> _Collected material_
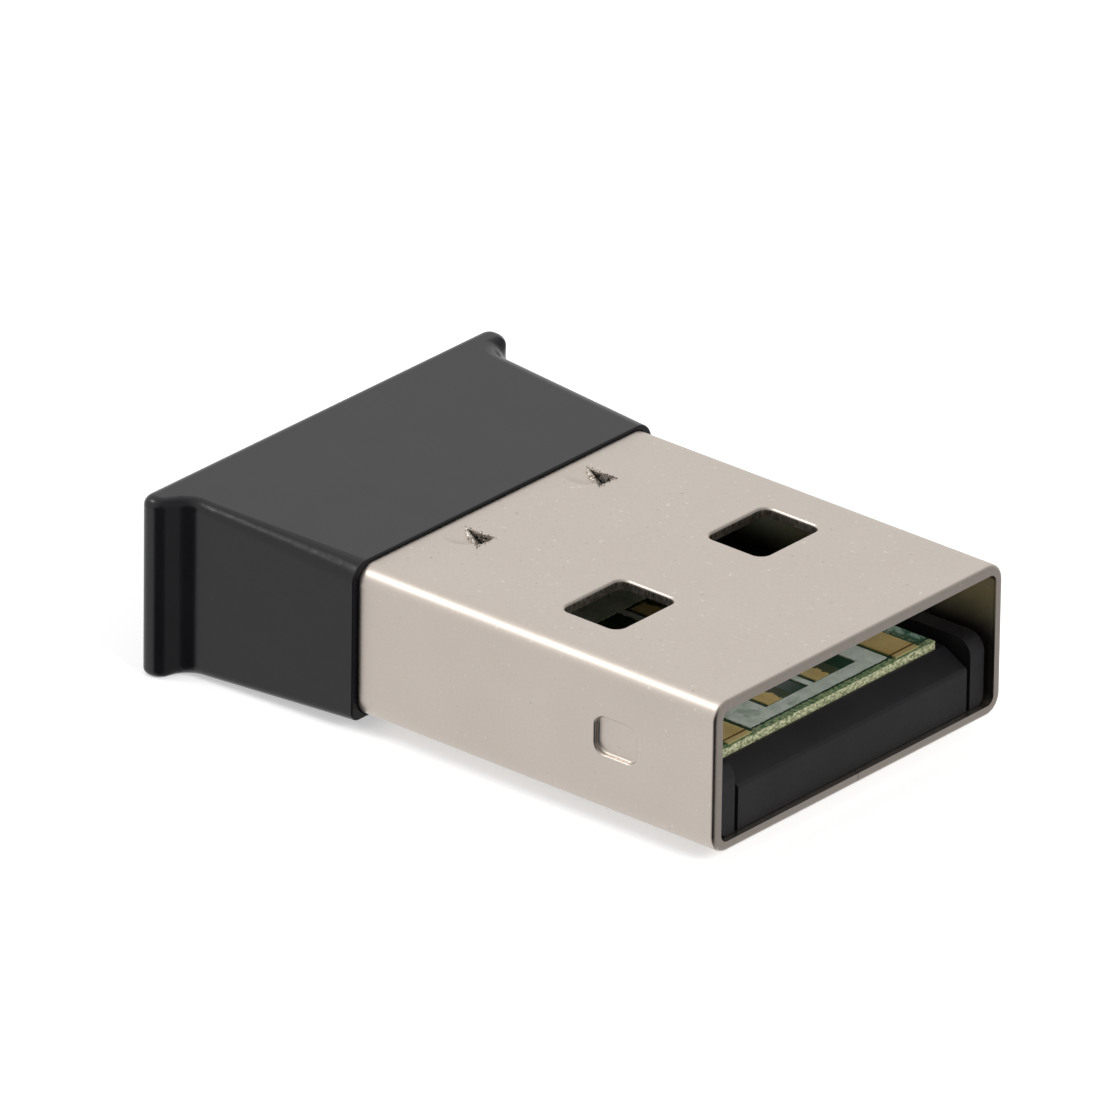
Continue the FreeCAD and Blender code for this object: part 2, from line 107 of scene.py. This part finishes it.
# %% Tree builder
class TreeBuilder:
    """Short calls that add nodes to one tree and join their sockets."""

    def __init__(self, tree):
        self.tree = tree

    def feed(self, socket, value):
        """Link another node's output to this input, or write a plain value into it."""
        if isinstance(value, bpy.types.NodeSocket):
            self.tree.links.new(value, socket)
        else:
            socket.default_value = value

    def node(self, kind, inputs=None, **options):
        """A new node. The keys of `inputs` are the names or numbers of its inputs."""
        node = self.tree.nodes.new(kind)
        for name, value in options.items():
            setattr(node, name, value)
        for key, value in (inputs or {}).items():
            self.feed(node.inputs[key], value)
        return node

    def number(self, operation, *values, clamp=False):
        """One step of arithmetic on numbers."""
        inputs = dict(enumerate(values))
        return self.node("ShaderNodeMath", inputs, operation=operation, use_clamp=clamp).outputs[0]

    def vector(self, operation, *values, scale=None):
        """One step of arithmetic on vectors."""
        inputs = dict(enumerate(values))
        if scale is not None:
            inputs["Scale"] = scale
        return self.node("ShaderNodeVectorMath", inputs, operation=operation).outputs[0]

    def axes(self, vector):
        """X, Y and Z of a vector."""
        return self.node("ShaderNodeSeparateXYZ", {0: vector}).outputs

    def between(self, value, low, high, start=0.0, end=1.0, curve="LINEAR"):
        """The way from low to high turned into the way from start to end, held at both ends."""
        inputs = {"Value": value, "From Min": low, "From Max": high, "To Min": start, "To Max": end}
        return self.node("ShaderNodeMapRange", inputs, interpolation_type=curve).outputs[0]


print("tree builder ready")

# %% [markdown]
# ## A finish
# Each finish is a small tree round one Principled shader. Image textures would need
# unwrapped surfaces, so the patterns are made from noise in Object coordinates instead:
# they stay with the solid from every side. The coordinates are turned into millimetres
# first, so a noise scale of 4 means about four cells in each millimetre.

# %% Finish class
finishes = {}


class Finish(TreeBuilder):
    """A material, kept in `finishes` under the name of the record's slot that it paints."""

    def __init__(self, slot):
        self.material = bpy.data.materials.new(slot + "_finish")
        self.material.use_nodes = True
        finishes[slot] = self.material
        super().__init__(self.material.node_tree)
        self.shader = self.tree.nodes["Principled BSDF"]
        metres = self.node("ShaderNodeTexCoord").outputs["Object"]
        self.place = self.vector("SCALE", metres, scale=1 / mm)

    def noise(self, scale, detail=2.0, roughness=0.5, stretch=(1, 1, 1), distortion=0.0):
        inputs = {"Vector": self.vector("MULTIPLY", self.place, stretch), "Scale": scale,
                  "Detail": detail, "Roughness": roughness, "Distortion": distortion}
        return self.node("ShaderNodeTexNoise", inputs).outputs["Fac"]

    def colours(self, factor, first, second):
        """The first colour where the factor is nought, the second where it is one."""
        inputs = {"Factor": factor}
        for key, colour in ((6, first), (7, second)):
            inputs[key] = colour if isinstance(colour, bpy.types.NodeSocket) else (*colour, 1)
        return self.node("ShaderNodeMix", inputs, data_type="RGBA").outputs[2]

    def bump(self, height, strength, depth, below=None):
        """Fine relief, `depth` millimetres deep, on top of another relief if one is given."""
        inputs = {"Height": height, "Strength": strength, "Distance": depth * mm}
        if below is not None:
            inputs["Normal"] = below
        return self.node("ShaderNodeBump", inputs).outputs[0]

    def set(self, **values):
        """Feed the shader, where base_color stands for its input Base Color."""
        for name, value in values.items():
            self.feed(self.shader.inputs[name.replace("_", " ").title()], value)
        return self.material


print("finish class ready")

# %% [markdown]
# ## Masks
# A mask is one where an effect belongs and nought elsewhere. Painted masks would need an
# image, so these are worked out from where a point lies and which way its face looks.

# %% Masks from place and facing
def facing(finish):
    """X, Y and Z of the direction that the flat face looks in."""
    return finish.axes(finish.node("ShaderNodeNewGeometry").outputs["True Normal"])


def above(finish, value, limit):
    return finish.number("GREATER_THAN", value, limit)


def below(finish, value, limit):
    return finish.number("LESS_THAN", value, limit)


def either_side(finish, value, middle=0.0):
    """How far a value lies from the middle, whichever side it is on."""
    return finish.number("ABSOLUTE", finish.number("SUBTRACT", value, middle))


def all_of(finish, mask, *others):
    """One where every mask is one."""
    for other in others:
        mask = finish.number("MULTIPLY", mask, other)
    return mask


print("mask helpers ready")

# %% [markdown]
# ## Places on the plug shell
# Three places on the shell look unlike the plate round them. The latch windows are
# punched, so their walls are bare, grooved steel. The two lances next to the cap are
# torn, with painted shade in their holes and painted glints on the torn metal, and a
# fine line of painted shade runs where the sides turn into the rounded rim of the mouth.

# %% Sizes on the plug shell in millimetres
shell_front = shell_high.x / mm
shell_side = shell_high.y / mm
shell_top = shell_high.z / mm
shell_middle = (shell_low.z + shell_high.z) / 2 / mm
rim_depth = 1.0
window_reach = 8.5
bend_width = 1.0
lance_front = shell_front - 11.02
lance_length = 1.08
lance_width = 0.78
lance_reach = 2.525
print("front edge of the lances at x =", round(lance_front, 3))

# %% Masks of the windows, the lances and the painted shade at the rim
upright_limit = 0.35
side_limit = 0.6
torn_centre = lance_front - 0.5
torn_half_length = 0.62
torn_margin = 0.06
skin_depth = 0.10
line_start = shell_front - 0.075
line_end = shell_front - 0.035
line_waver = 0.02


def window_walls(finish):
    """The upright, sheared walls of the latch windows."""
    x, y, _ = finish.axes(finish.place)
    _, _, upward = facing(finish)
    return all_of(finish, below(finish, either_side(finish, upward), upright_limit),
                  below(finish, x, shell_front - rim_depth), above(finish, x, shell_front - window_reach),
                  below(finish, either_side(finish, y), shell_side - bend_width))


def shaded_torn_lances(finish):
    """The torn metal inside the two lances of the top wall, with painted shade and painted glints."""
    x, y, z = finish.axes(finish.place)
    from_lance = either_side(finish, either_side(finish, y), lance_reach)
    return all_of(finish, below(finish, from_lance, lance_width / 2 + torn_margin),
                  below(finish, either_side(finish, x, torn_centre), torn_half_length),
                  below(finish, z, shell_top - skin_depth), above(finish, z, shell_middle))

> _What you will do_
Produce the lines from the top of the listing through the "self.tree = tree" line exactly as they appear, with no additional output.

> _Response below_
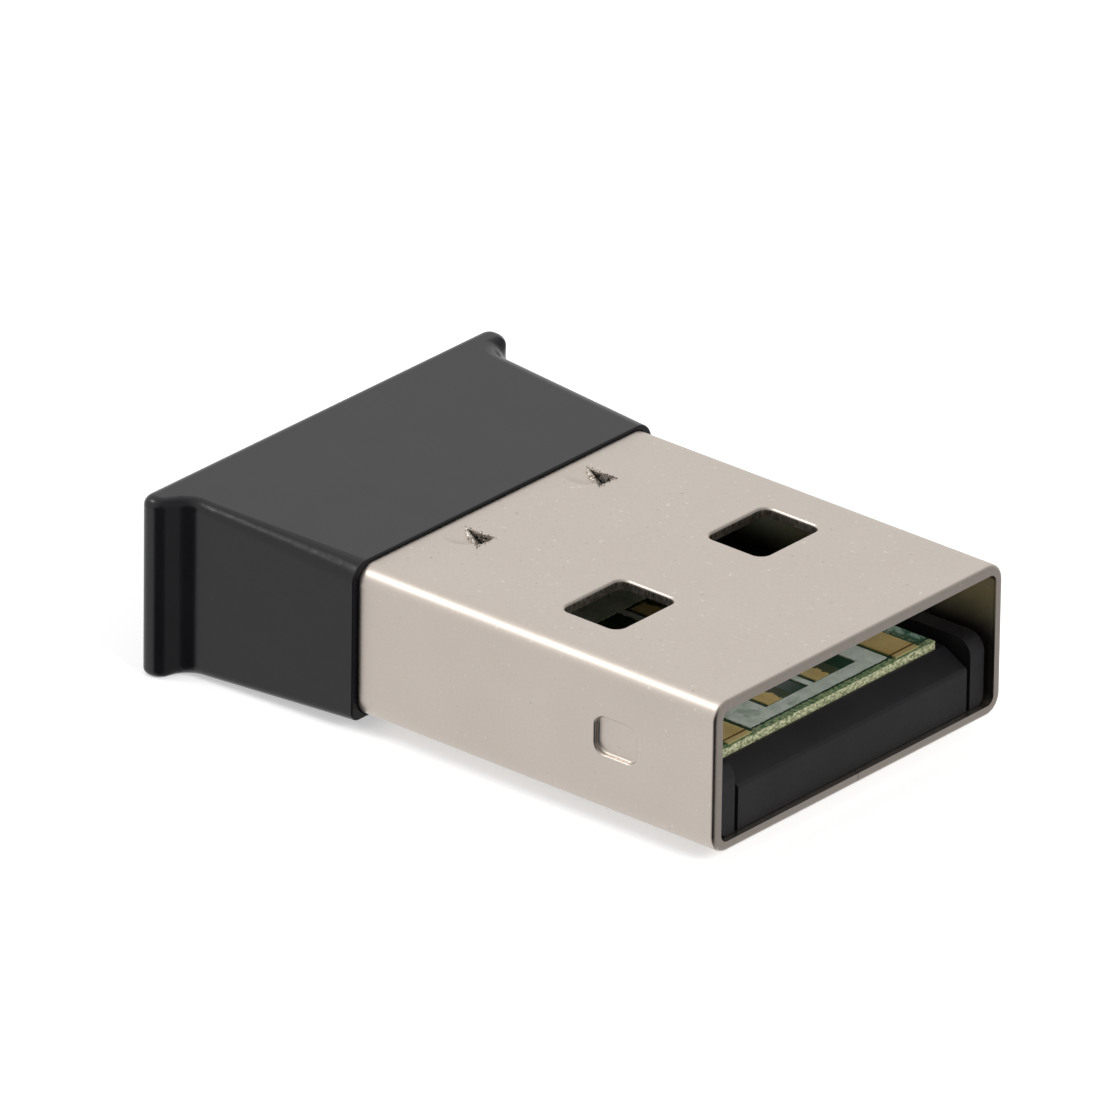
Continue the FreeCAD and Blender code for this object: part 2, from line 107 of scene.py. This part finishes it.
# %% Tree builder
class TreeBuilder:
    """Short calls that add nodes to one tree and join their sockets."""

    def __init__(self, tree):
        self.tree = tree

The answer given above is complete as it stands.